I'll be adding as I think of things. I need this. Like I said, add as you see fit.

Pieces

  • Jul. 8th, 2009 at 10:38 AM
Blue and white butterfly
I'm trying to find my strength, but no matter how hard I dig, I don't seem to be able to.

I know I am better off. I know that I do not need to be with someone who refers to me as pathetic, a failure, unambitious, trashy, weak. I do not need to be with anyone who tells me that a "person like me" can't fit into the cosmopolitan, wealthy life she wants. I do not need to be with someone who belittles my spirituality and lists my failures. I do not need to be with someone who refuses to contribute financially and then also breaks up with me because I can't keep a house that looks like Dwell magazine while also working multiple jobs.

I know this is for the best.

Someone just needs to tell what's left of my heart.

Really Gone

  • Jul. 5th, 2009 at 8:22 PM
Bugger All This
Bun's gone, this time for good. She has been back for a couple of weeks, and in the end I just couldn't handle the constant inventories of my failings, the refusal to get a job in the area, the refusal to take any responsibilities, the put downs, the emotional battery. I left an emotionally violent marriage and entered into another emotionally violent relationship. This morning I finally stood up for myself, and that was it.

She packed what she could and bailed. She'll be back for the rest soon.

I don't know what impact this has on my tentative plans to move to Houston.

I'm devastated but OK.

Check in

  • Jun. 4th, 2009 at 3:56 PM
Natural Dragonfly
I need everyone to know I am OK. I have so appreciated all your comments and messages over the last few days. I'm going to reply as soon as my head is more together.

But I am OK. I am focusing very much on myself right now, on what I need and want in my life, on what I will and won't accept.

Bun actually showed up last night to talk things out. She told me she realized she had made a big mistake leaving. I am glad she is here, and willing to hear what she has to say and all that. What we'll ultimately decide is best for each of us, I don't know.

But everyone, please know that I am well, I am focused, and I am seeking what is in my highest good right now. I am not going to do anything that will be to my ultimate detriment. I refuse to go back into bad patterns or into a life that it anything less than the awesome, fulfilling, healthy, magnificent one that I deserve.

And I'm in hardcore "no bullshit" mode.

I love you all.

Over

  • Jun. 1st, 2009 at 4:40 PM
Ice Tree
Bun packed what would fit in her car this morning and moved back to Houston. She'll be back for the rest of it soon.

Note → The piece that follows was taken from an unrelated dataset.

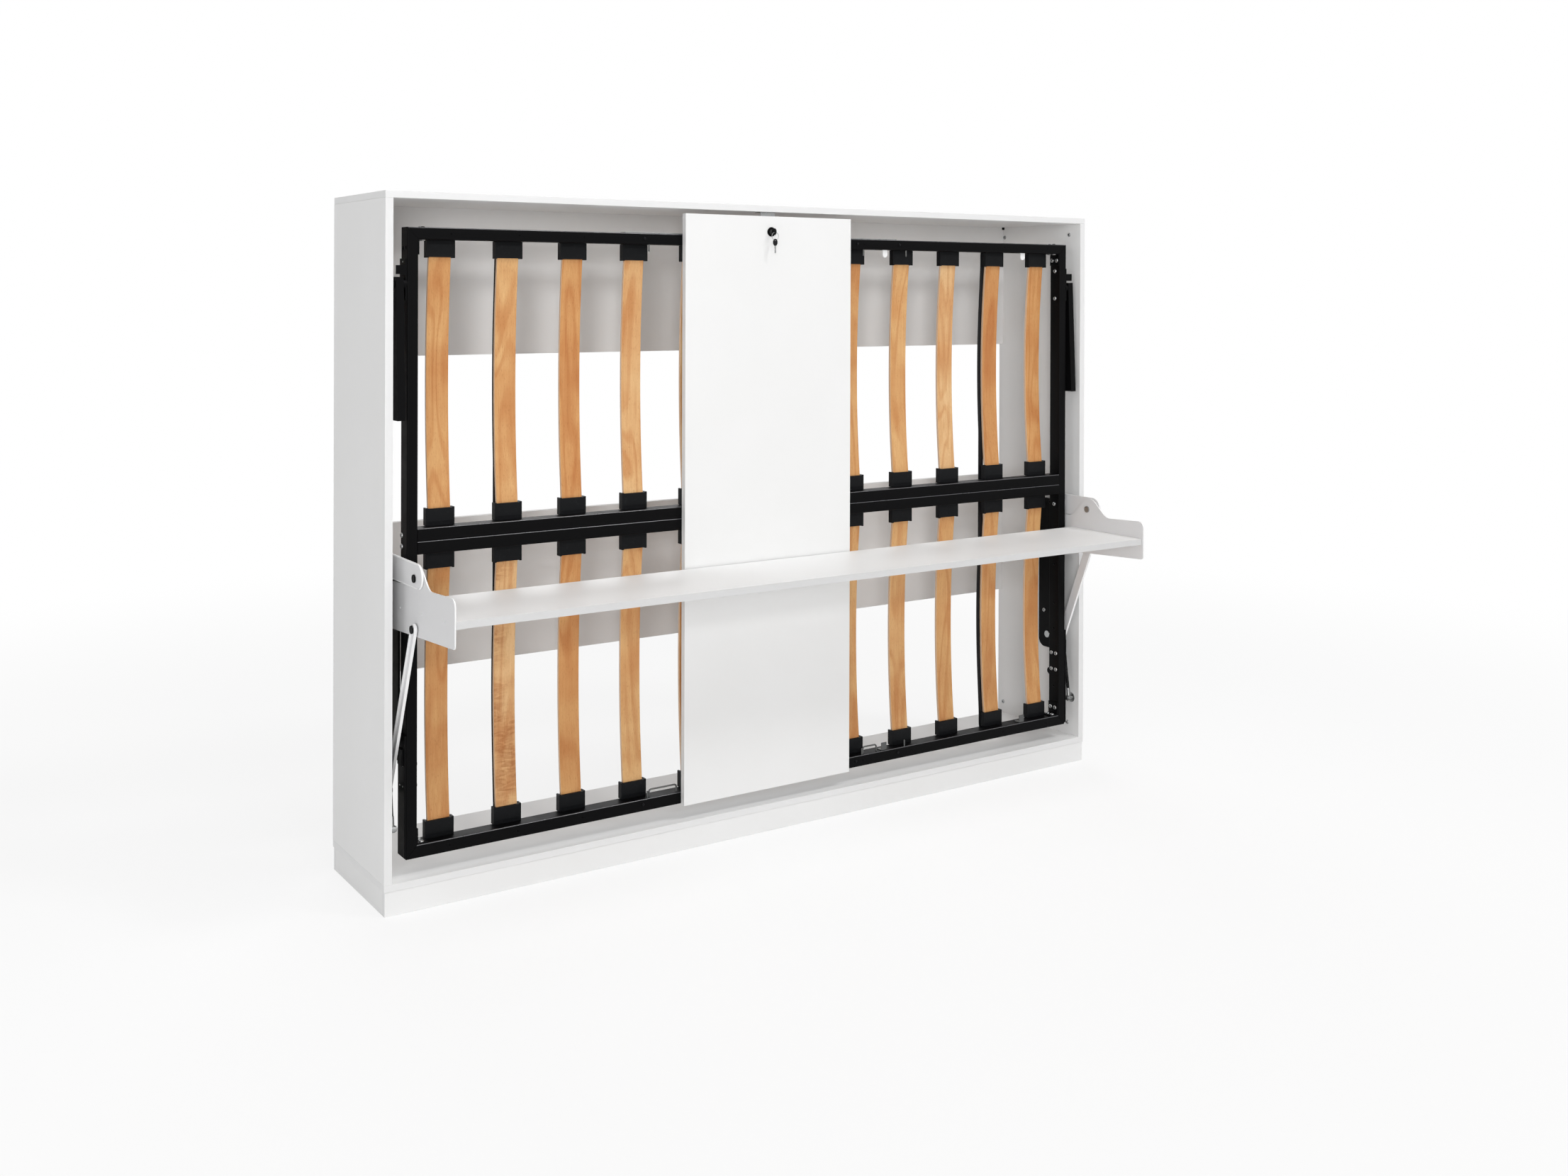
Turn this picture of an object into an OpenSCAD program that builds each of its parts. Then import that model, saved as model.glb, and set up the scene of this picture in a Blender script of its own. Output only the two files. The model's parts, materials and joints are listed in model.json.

I can't believe it's over.

I love her so much.

I am wrecked.

I'll be Ok, but I'm not sure when.

For all who've....

  • May. 26th, 2009 at 4:00 PM
Dragonfly and Wheat
...messaged, called, or commented....

First, thank you. Your support and honesty mean more than you can know.

Secondly, I'm doing OK. I have my rough patches, but I'm doing OK. Bun and I have talked, and I don't know where things are going to go there. Right now I'm focused on the things I need to do to make my life better, whether there is a partner in it or not.

General Life Update

  • May. 10th, 2009 at 8:40 PM
Armegeddon is Dangerous

Been too busy to properly update since last week. Today's been plagued by a general yet overwhelming feeling of hopelessness and despair, for no good reason, so I'm posting in the hopes that exorcising some of this stuff will help lift the black cloud.

Follow the cut )

Follow the cut )


 

Happy birthday...

  • May. 1st, 2009 at 10:18 AM
Pretty Rose
Happy 28th birthday to Bun. I love you, sweetheart.